There's one catch. You've gotta embrace it. If you're going to be shallow and unintentionally funny (or intentionally unintentional), do it all the way. And make it short. Because the novelty of a movie's B-ness is seldom maintainable for a standard feature length.
But unfortunately Planet Terror is dark and brooding in a way that undermines the awesome ridiculous moments. It's stuck in serious mode for so long that you forget that the movie is supposed to be a caricature, and then when the absurd moments come you're not in the right context to really appreciate them as funny. Editing the movie tighter probably could have alleviated its identity crisis a bit, but I really think the problem came from an unbalanced vision. It stinks of a director taking their craft too serious, even when they're trying to poke fun at it.
I can't help comparing the movie to Shaun of the Dead, which successfully lampooned the zombie genre.

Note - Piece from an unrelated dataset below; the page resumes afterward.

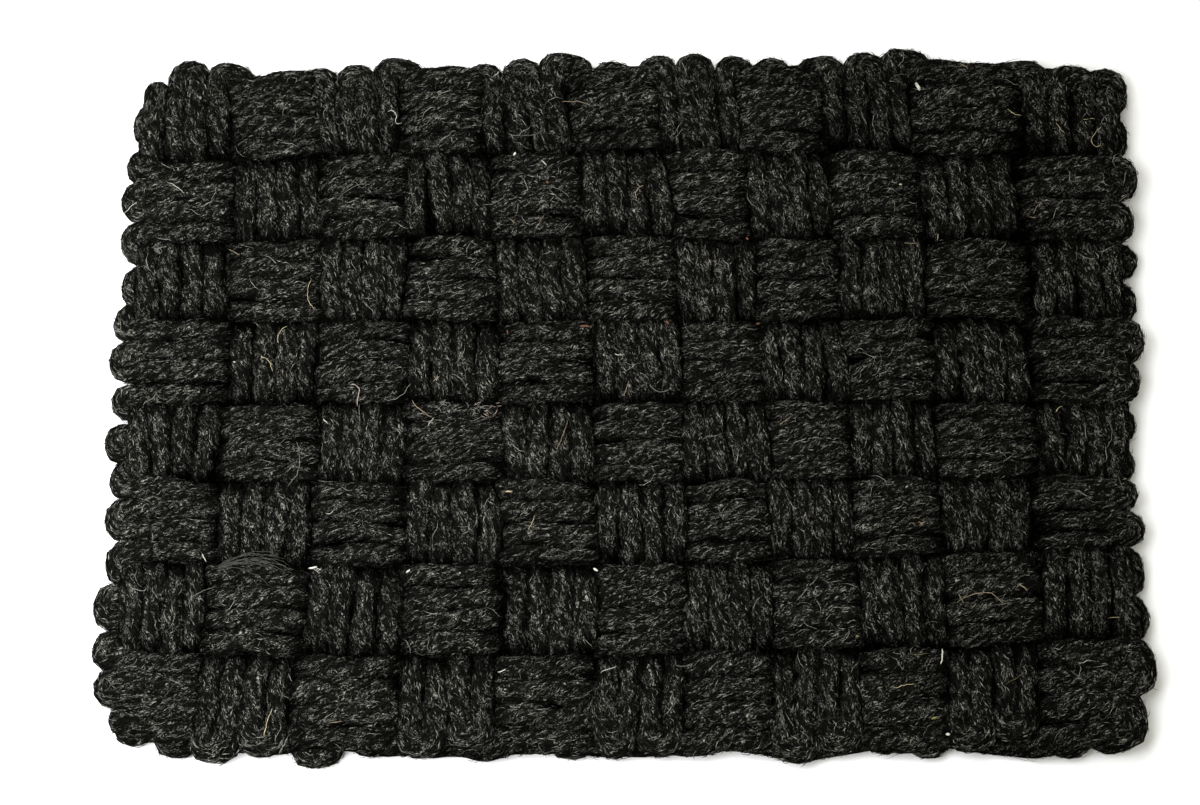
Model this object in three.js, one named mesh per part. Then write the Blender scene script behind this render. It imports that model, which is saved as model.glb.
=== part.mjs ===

To achieve its resolution Shaun drifted into being a real zombie movie by the end, and as a result stopped being funny. But at least it didn't jerk you around back and forth - the comedic pace was steady in the face of zombie realism until the climax.
There are some good moments in Planet Terror. When the movie finally gets around to giving the heroine a gun for a leg, there are some awesome over the top moments. And there's this great part where they cut out some key plot development due to a "missing reel." It's just a shame they didn't do that to more of the movie...
Friday, December 7, 2007
When making my request for a specific type of zombie game, I had no idea that there was in fact an entire web site devoted to that genre. So I went through and tried a whole bunch of them to see if what I was looking for already existed. Short answer: no. But some of them were close.
Boxhead: The Rooms
This overhead arcade game pits you against and endless onslaught of boxy zombies. You run around collecting ammo, blowing up barrels, and unloading whatever you've got into the zombies slowly lumbering towards you. The weapons are fun (and upgrade over time), but the selection mechanism for them isn't as precise as I'd like considering how fast the action is. The pacing is nice, with it never being too boring nor becoming entirely impossible. It also keeps driving the action forward with a combo system that requires that you chain kills together to keep your score up. This game also has one of the key elements of my ideal zombie defense game: traps. My main complaint is that you're only worried about your own skin; there aren't any other survivors or a base to defend.
Boxhead: Halloween Special
A variant of the Boxhead game above, this one requires that you rescue survivors instead of just holding off zombies by yourself. Which sounds like what I'm looking for, except that it seems to have come at the price of the fun frantic pacing of Boxhead: The Rooms. It takes awhile before you really have to worry about the zombies at all. And fundamentally the slow helpless survivors are a pain to escort (they're definitely part of the problem, not the solution). They're not really interesting to guide either, as that you always pick them up and drop them off at the same locations.
This is another arcade survival game, except this time you also have a base to defend. The base isn't more than a little bunker, but it makes holding off the zombies more interesting. Do you let them go for the base and stay out of harm's way? Or do you risk your own neck to bait them off the base? Similar to The Last Stand the zombies come in waves, and in-between waves you can repair the barricade and get new weapons. Unlike The Last Stand there are no other survivors to help you with base defense. However there are far more options for how to upgrade your character. You can increase your movement speed, decrease your reload time, and choose from a much wider selection of weapons (including a minigun and a laser cannon). The pace of Zombie Rampage is way too slow at first (a common problem, and truthfully one that S&I had as well), and the terrain isn't interesting in the slightest. Add some fellow survivors, a more interesting settlement to defend, and some reasons to risk venturing far from the base (supplies, other survivors, whatever), and you've got a contender here.
Zombie Horde 3
It's clear that this game has a lot more effort poured into it than the games above. There's a story with cut scenes, an intricate equipment interface, a mini-map, day/night cycles, and vehicles. But it's amazing how with so much time spent on development, not a lot of thought went into the game's pacing. Before you can advance the story you need to buy a new weapon to break into the police station. Raising that money involves wandering the city killing zombies for cash. Unfortunately the city is completely barren, and the zombie spawn rate is terribly slow. A couple minutes in and I was already bored. Combat was infrequent, and when it did happen it was easy. I finally got enough money to buy a shotgun and break down the barricade, but after a short story sequence I randomly got cornered by many more powerful zombies and quickly went from bored to dead. Game over.
I hate to be so harsh on this game, because the infrastructure is high quality. Equipping your character looked compelling, I like that you get a melee attack, and the nighttime flashlight effect is nice. But being technically competent does not make a fun game. The save system ensured that I didn't lose too much time, but after dying I really had no motivation to keep going.
Guess I'll have to keep looking...
Tuesday, December 4, 2007
Fido can kind of be described as Dawn of the Dead meets Pleasantville. Or maybe as an extension of the resolution of Shaun of the Dead. Or as a macabre Lassie. Anyway, the concept is brilliant and the movie sports some of the funniest lines I've heard in a long time. It's kind of a one-note, but that particular note doesn't wear out before the movie's over. If you find zombies in the least part amusing you should check out Fido.
But beware old people - they are not to be trusted.